Copy make
(2015-ongoing)
Copy make is a demonstration video about the physicality of sound and proposes new methodologies of working relationships between composer and performers in an open and visually centred collaborative approach. You can read further about this project here in a peer-reviewed paper in Leonardo Music Journal, Volume 30, 2020. The video-essay below explores an area I felt was lacking in contemporary art music, that being, the lack of engagement with ‘somatic video notation’ or ‘video gestural notation’.

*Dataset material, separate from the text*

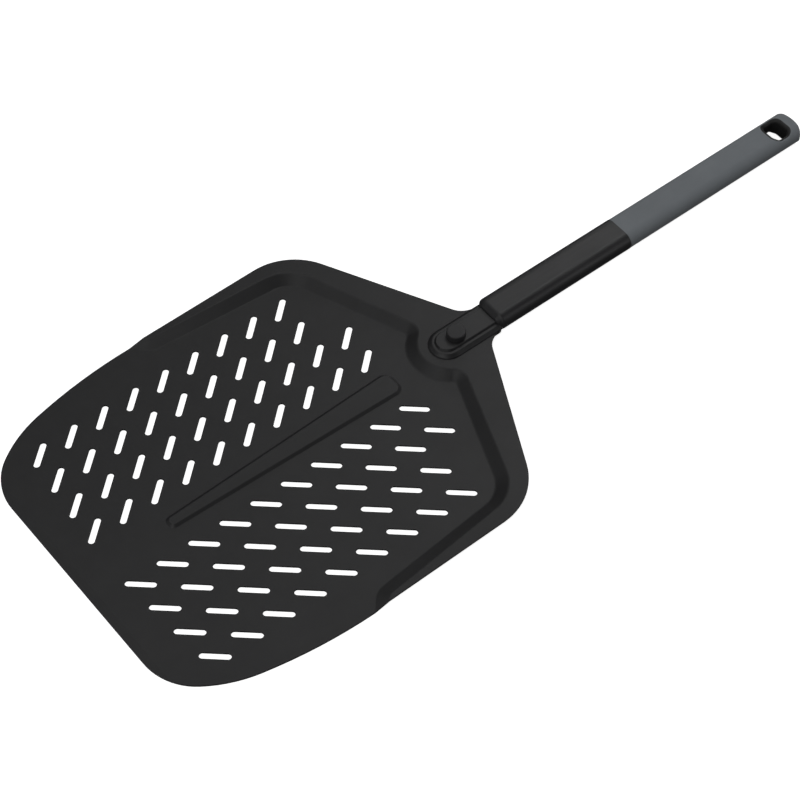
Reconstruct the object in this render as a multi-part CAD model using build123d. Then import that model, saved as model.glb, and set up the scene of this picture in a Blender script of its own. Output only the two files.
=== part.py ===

Not many musicians or institutions know how to cater for something like this but that can be good as it can undermine existing power structures, be the impetus for new research, and influence change. It’s not typically taught at Universities so there’s a gap in the knowledge, but I think over time it will become more widely accepted as people start to conceive of what it is, its value, and its placement within a historical context. Words like ‘graphic notation’ and ‘animation notation’ are not adequate in explaining this approach. But they are good examples of terms that were once on the fringes that are now more broadly used, especially as visual software has become more accessible and easier to use.
I wanted my process to be somatic, embodied, people-centred, collaboration focused, engaged in; new modes of learning, relational aesthetics, perceptual openness, and abstract thinking, all within a new visual language.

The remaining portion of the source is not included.